- _Supplied data_:

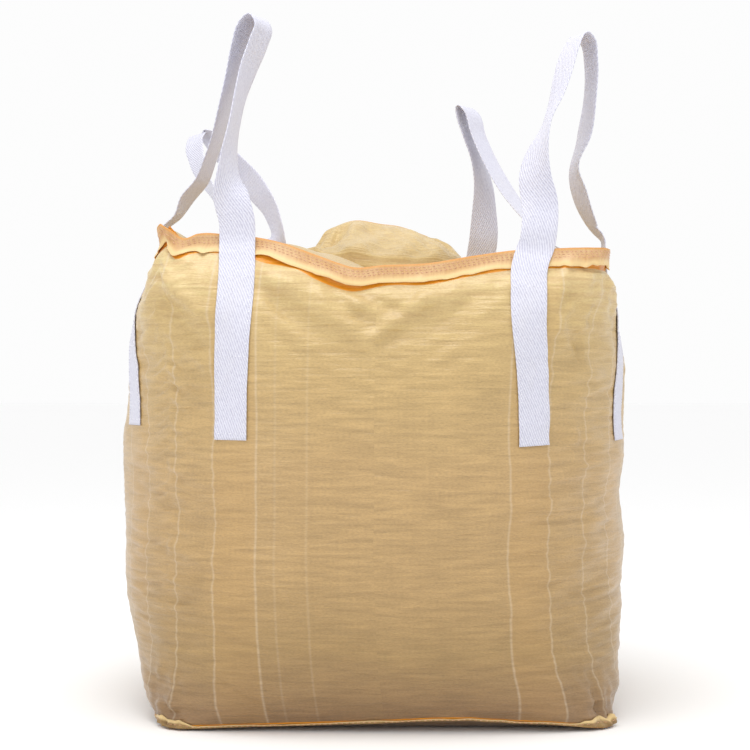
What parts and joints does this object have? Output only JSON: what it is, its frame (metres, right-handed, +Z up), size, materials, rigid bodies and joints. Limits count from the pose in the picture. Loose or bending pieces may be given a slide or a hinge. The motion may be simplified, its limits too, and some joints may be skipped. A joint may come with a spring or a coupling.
{
  "type": "bulk bag",
  "caption": "Full woven bulk bag standing on a square base, with a hemmed top, a collapsed filling spout and cross-corner lifting loops of flat webbing that fold about their feet.",
  "frame": {"origin": "middle of the flat base, on the surface the bag stands on", "axes": "+Z up, +X to the right seen from the front, -Y out of the front"},
  "size_m": [1.0964, 1.1461, 1.4013],
  "materials": {
    "woven_cloth": "woven polypropylene tape cloth, satin",
    "hem_cloth": "folded woven cloth, satin",
    "hem_thread": "twisted sewing thread",
    "webbing": "flat twill webbing, satin",
    "webbing_thread": "twisted sewing thread",
    "granules": "dry granular load, matt"
  },
  "bodies": {
    "bag": {"body_tube": "woven_cloth", "base_panel": "woven_cloth", "top_panel": "woven_cloth", "bulk_fill": "granules", "top_hem": "hem_cloth", "top_hem_stitching": "hem_thread", "base_seam_hem": "hem_cloth", "base_seam_stitching": "hem_thread", "filling_spout": "woven_cloth", "spout_base_seam": "hem_cloth", "front_left_leg_front": "webbing", "front_left_leg_front_stitching": "webbing_thread", "front_left_leg_side": "webbing", "front_left_leg_side_stitching": "webbing_thread", "back_left_leg_back": "webbing", "back_left_leg_back_stitching": "webbing_thread", "back_left_leg_side": "webbing", "back_left_leg_side_stitching": "webbing_thread", "front_right_leg_front": "webbing", "front_right_leg_front_stitching": "webbing_thread", "front_right_leg_side": "webbing", "front_right_leg_side_stitching": "webbing_thread", "back_right_leg_back": "webbing", "back_right_leg_back_stitching": "webbing_thread", "back_right_leg_side": "webbing", "back_right_leg_side_stitching": "webbing_thread"},
    "spout_mouth": {"spout_mouth_hem": "hem_cloth", "spout_mouth_stitching": "hem_thread"},
    "front_left_loop": {"front_left_loop": "webbing"},
    "front_right_loop": {"front_right_loop": "webbing"},
    "back_left_loop": {"back_left_loop": "webbing"},
    "back_right_loop": {"back_right_loop": "webbing"}
  },
  "joints": [
    {"name": "spout_raise", "type": "slide", "parent": "bag", "child": "spout_mouth", "axis": [0, 0, 1], "range_m": [0, 0.3], "deforming": ["filling_spout"]},
    {"name": "front_left_loop_fold", "type": "hinge", "parent": "bag", "child": "front_left_loop", "pos_m": [-0.37007, -0.37007, 0.977], "axis": [0.7071, -0.7071, 0], "range_deg": [-60, 95]},
    {"name": "front_right_loop_fold", "type": "hinge", "parent": "bag", "child": "front_right_loop", "pos_m": [0.37007, -0.37007, 0.957], "axis": [0.7071, 0.7071, 0], "range_deg": [-60, 90]},
    {"name": "back_left_loop_fold", "type": "hinge", "parent": "bag", "child": "back_left_loop", "pos_m": [-0.37007, 0.37007, 0.977], "axis": [-0.7071, -0.7071, 0], "range_deg": [-70, 85]},
    {"name": "back_right_loop_fold", "type": "hinge", "parent": "bag", "child": "back_right_loop", "pos_m": [0.37007, 0.37007, 0.957], "axis": [-0.7071, 0.7071, 0], "range_deg": [-50, 95]}
  ]
}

- _Your task_: Restate the whole listing exactly.

- _Answer to this exercise_:
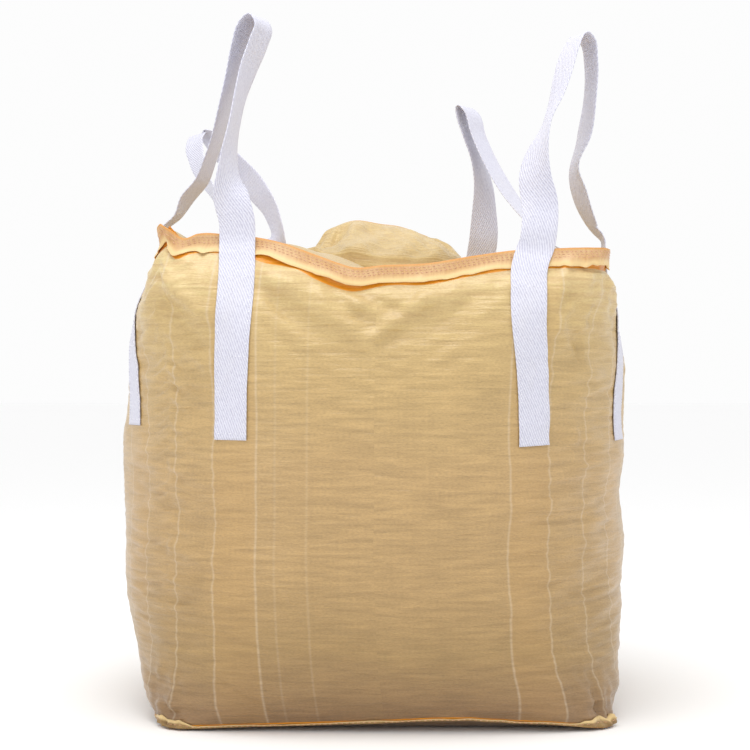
What parts and joints does this object have? Output only JSON: what it is, its frame (metres, right-handed, +Z up), size, materials, rigid bodies and joints. Limits count from the pose in the picture. Loose or bending pieces may be given a slide or a hinge. The motion may be simplified, its limits too, and some joints may be skipped. A joint may come with a spring or a coupling.
{
  "type": "bulk bag",
  "caption": "Full woven bulk bag standing on a square base, with a hemmed top, a collapsed filling spout and cross-corner lifting loops of flat webbing that fold about their feet.",
  "frame": {"origin": "middle of the flat base, on the surface the bag stands on", "axes": "+Z up, +X to the right seen from the front, -Y out of the front"},
  "size_m": [1.0964, 1.1461, 1.4013],
  "materials": {
    "woven_cloth": "woven polypropylene tape cloth, satin",
    "hem_cloth": "folded woven cloth, satin",
    "hem_thread": "twisted sewing thread",
    "webbing": "flat twill webbing, satin",
    "webbing_thread": "twisted sewing thread",
    "granules": "dry granular load, matt"
  },
  "bodies": {
    "bag": {"body_tube": "woven_cloth", "base_panel": "woven_cloth", "top_panel": "woven_cloth", "bulk_fill": "granules", "top_hem": "hem_cloth", "top_hem_stitching": "hem_thread", "base_seam_hem": "hem_cloth", "base_seam_stitching": "hem_thread", "filling_spout": "woven_cloth", "spout_base_seam": "hem_cloth", "front_left_leg_front": "webbing", "front_left_leg_front_stitching": "webbing_thread", "front_left_leg_side": "webbing", "front_left_leg_side_stitching": "webbing_thread", "back_left_leg_back": "webbing", "back_left_leg_back_stitching": "webbing_thread", "back_left_leg_side": "webbing", "back_left_leg_side_stitching": "webbing_thread", "front_right_leg_front": "webbing", "front_right_leg_front_stitching": "webbing_thread", "front_right_leg_side": "webbing", "front_right_leg_side_stitching": "webbing_thread", "back_right_leg_back": "webbing", "back_right_leg_back_stitching": "webbing_thread", "back_right_leg_side": "webbing", "back_right_leg_side_stitching": "webbing_thread"},
    "spout_mouth": {"spout_mouth_hem": "hem_cloth", "spout_mouth_stitching": "hem_thread"},
    "front_left_loop": {"front_left_loop": "webbing"},
    "front_right_loop": {"front_right_loop": "webbing"},
    "back_left_loop": {"back_left_loop": "webbing"},
    "back_right_loop": {"back_right_loop": "webbing"}
  },
  "joints": [
    {"name": "spout_raise", "type": "slide", "parent": "bag", "child": "spout_mouth", "axis": [0, 0, 1], "range_m": [0, 0.3], "deforming": ["filling_spout"]},
    {"name": "front_left_loop_fold", "type": "hinge", "parent": "bag", "child": "front_left_loop", "pos_m": [-0.37007, -0.37007, 0.977], "axis": [0.7071, -0.7071, 0], "range_deg": [-60, 95]},
    {"name": "front_right_loop_fold", "type": "hinge", "parent": "bag", "child": "front_right_loop", "pos_m": [0.37007, -0.37007, 0.957], "axis": [0.7071, 0.7071, 0], "range_deg": [-60, 90]},
    {"name": "back_left_loop_fold", "type": "hinge", "parent": "bag", "child": "back_left_loop", "pos_m": [-0.37007, 0.37007, 0.977], "axis": [-0.7071, -0.7071, 0], "range_deg": [-70, 85]},
    {"name": "back_right_loop_fold", "type": "hinge", "parent": "bag", "child": "back_right_loop", "pos_m": [0.37007, 0.37007, 0.957], "axis": [-0.7071, 0.7071, 0], "range_deg": [-50, 95]}
  ]
}